#### Data provided

········

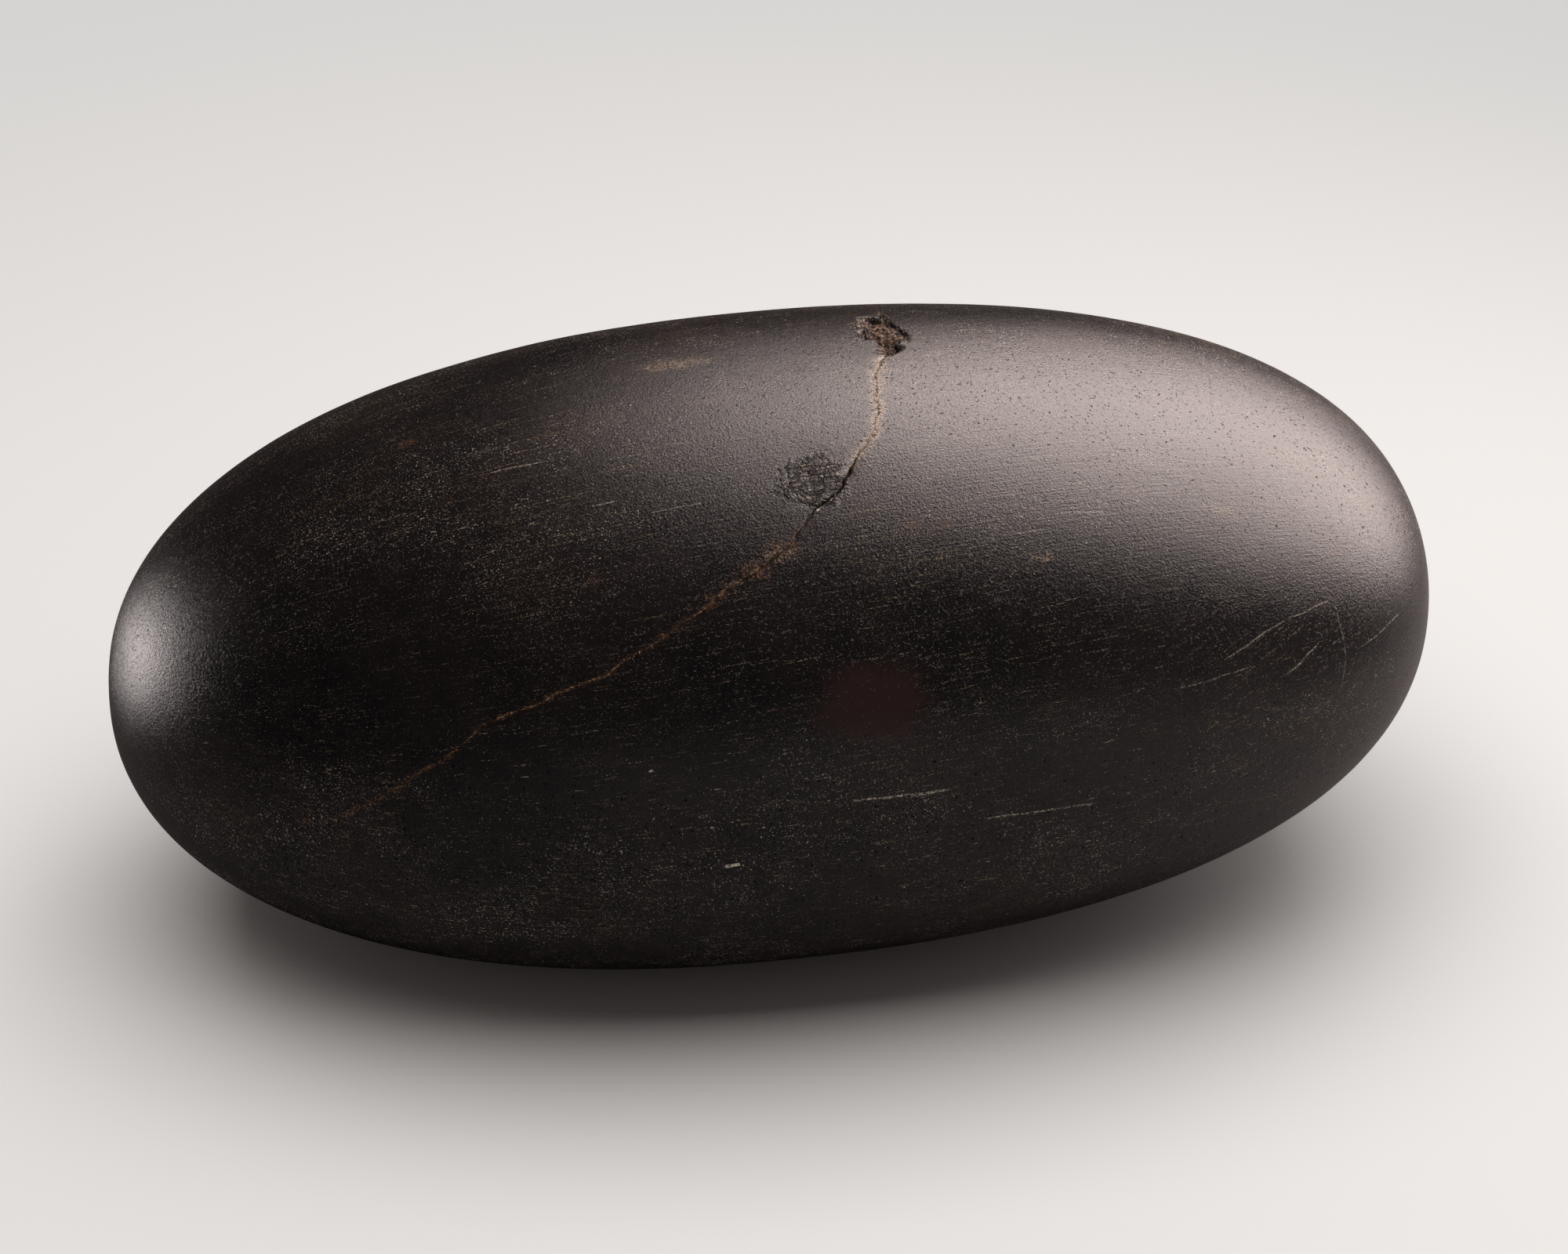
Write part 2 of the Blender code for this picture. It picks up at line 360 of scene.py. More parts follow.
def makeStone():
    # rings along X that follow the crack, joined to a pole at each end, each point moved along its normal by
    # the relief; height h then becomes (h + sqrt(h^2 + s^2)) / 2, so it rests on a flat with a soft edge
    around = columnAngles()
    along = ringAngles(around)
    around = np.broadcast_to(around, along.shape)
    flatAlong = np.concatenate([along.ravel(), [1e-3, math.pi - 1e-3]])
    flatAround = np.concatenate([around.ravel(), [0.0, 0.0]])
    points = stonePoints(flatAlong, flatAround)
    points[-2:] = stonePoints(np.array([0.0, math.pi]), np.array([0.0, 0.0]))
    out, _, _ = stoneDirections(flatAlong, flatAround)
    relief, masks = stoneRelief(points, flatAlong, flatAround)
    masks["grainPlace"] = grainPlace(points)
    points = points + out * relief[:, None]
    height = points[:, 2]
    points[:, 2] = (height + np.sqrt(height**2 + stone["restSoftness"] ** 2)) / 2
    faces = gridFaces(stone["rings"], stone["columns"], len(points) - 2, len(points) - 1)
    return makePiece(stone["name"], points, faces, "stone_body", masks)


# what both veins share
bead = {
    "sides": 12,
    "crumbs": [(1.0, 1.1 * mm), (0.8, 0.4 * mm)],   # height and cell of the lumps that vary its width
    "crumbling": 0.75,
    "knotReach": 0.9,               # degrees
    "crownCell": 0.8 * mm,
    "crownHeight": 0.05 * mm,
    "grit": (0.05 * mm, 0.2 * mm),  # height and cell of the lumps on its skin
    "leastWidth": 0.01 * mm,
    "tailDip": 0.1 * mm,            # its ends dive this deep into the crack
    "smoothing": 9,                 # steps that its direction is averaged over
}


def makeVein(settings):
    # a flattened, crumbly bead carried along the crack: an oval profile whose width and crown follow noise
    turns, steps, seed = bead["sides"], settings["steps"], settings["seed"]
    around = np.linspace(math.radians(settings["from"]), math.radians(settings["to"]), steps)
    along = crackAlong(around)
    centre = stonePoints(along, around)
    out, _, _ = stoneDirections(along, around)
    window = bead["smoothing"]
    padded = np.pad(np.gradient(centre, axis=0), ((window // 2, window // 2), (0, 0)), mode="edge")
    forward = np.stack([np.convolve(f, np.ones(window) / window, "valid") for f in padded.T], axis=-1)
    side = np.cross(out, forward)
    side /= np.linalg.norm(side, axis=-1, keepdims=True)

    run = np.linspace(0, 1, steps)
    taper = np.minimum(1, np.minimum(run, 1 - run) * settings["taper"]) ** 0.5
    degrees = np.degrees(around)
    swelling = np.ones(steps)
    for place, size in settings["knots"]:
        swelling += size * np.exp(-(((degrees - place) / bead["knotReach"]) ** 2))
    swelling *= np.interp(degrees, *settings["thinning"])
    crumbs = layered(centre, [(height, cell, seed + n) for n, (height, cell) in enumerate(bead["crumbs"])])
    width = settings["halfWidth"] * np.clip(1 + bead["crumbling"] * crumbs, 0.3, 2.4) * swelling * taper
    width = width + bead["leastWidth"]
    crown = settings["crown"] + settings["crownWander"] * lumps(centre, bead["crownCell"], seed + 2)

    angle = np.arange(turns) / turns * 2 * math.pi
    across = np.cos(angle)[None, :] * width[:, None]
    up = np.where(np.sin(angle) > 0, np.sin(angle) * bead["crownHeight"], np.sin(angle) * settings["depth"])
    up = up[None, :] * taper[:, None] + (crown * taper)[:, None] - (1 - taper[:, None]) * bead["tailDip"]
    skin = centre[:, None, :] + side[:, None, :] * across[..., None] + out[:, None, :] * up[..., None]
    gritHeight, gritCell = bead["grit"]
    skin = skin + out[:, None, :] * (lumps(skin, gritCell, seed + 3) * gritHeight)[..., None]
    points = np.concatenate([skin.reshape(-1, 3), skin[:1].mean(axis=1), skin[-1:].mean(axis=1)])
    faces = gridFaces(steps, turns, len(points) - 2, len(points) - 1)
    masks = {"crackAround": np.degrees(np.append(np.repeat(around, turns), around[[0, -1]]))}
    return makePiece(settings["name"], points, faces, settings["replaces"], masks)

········

#### Work to be completed
Your task is to print the whole listing again exactly.

#### Exercise output
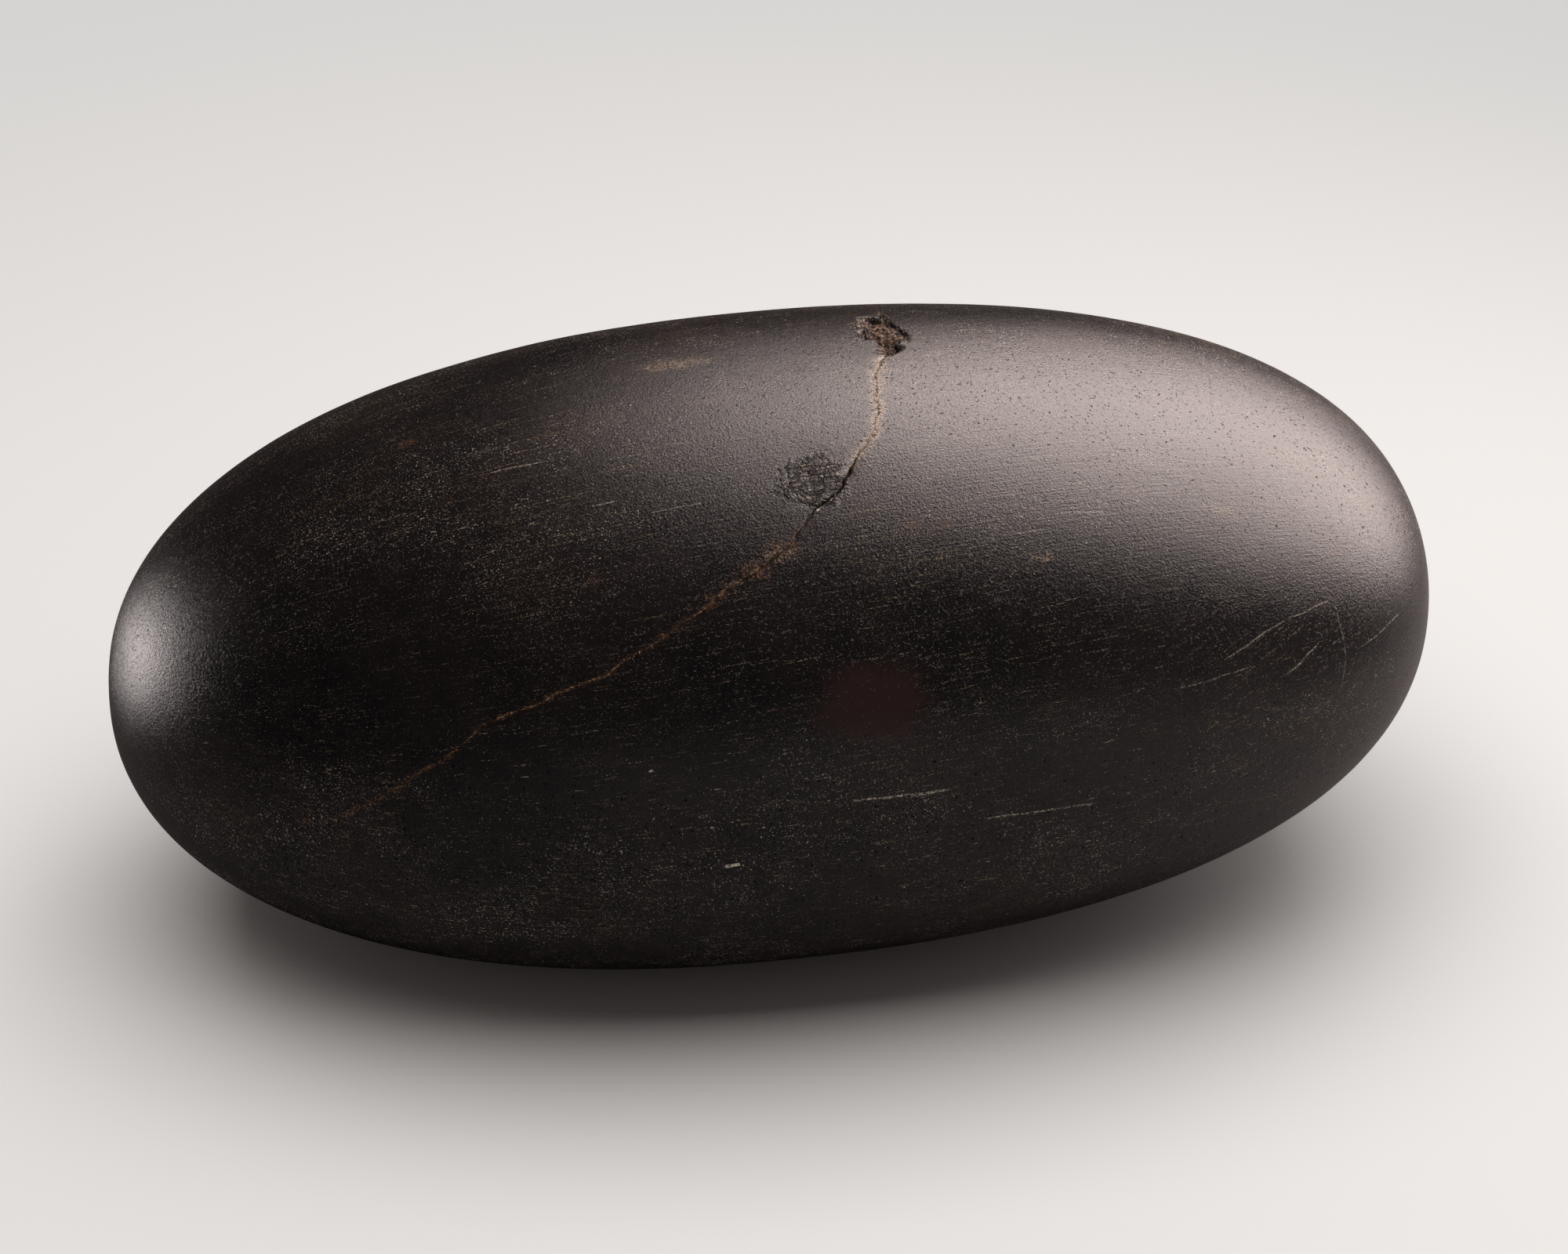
Write part 2 of the Blender code for this picture. It picks up at line 360 of scene.py. More parts follow.
def makeStone():
    # rings along X that follow the crack, joined to a pole at each end, each point moved along its normal by
    # the relief; height h then becomes (h + sqrt(h^2 + s^2)) / 2, so it rests on a flat with a soft edge
    around = columnAngles()
    along = ringAngles(around)
    around = np.broadcast_to(around, along.shape)
    flatAlong = np.concatenate([along.ravel(), [1e-3, math.pi - 1e-3]])
    flatAround = np.concatenate([around.ravel(), [0.0, 0.0]])
    points = stonePoints(flatAlong, flatAround)
    points[-2:] = stonePoints(np.array([0.0, math.pi]), np.array([0.0, 0.0]))
    out, _, _ = stoneDirections(flatAlong, flatAround)
    relief, masks = stoneRelief(points, flatAlong, flatAround)
    masks["grainPlace"] = grainPlace(points)
    points = points + out * relief[:, None]
    height = points[:, 2]
    points[:, 2] = (height + np.sqrt(height**2 + stone["restSoftness"] ** 2)) / 2
    faces = gridFaces(stone["rings"], stone["columns"], len(points) - 2, len(points) - 1)
    return makePiece(stone["name"], points, faces, "stone_body", masks)


# what both veins share
bead = {
    "sides": 12,
    "crumbs": [(1.0, 1.1 * mm), (0.8, 0.4 * mm)],   # height and cell of the lumps that vary its width
    "crumbling": 0.75,
    "knotReach": 0.9,               # degrees
    "crownCell": 0.8 * mm,
    "crownHeight": 0.05 * mm,
    "grit": (0.05 * mm, 0.2 * mm),  # height and cell of the lumps on its skin
    "leastWidth": 0.01 * mm,
    "tailDip": 0.1 * mm,            # its ends dive this deep into the crack
    "smoothing": 9,                 # steps that its direction is averaged over
}


def makeVein(settings):
    # a flattened, crumbly bead carried along the crack: an oval profile whose width and crown follow noise
    turns, steps, seed = bead["sides"], settings["steps"], settings["seed"]
    around = np.linspace(math.radians(settings["from"]), math.radians(settings["to"]), steps)
    along = crackAlong(around)
    centre = stonePoints(along, around)
    out, _, _ = stoneDirections(along, around)
    window = bead["smoothing"]
    padded = np.pad(np.gradient(centre, axis=0), ((window // 2, window // 2), (0, 0)), mode="edge")
    forward = np.stack([np.convolve(f, np.ones(window) / window, "valid") for f in padded.T], axis=-1)
    side = np.cross(out, forward)
    side /= np.linalg.norm(side, axis=-1, keepdims=True)

    run = np.linspace(0, 1, steps)
    taper = np.minimum(1, np.minimum(run, 1 - run) * settings["taper"]) ** 0.5
    degrees = np.degrees(around)
    swelling = np.ones(steps)
    for place, size in settings["knots"]:
        swelling += size * np.exp(-(((degrees - place) / bead["knotReach"]) ** 2))
    swelling *= np.interp(degrees, *settings["thinning"])
    crumbs = layered(centre, [(height, cell, seed + n) for n, (height, cell) in enumerate(bead["crumbs"])])
    width = settings["halfWidth"] * np.clip(1 + bead["crumbling"] * crumbs, 0.3, 2.4) * swelling * taper
    width = width + bead["leastWidth"]
    crown = settings["crown"] + settings["crownWander"] * lumps(centre, bead["crownCell"], seed + 2)

    angle = np.arange(turns) / turns * 2 * math.pi
    across = np.cos(angle)[None, :] * width[:, None]
    up = np.where(np.sin(angle) > 0, np.sin(angle) * bead["crownHeight"], np.sin(angle) * settings["depth"])
    up = up[None, :] * taper[:, None] + (crown * taper)[:, None] - (1 - taper[:, None]) * bead["tailDip"]
    skin = centre[:, None, :] + side[:, None, :] * across[..., None] + out[:, None, :] * up[..., None]
    gritHeight, gritCell = bead["grit"]
    skin = skin + out[:, None, :] * (lumps(skin, gritCell, seed + 3) * gritHeight)[..., None]
    points = np.concatenate([skin.reshape(-1, 3), skin[:1].mean(axis=1), skin[-1:].mean(axis=1)])
    faces = gridFaces(steps, turns, len(points) - 2, len(points) - 1)
    masks = {"crackAround": np.degrees(np.append(np.repeat(around, turns), around[[0, -1]]))}
    return makePiece(settings["name"], points, faces, settings["replaces"], masks)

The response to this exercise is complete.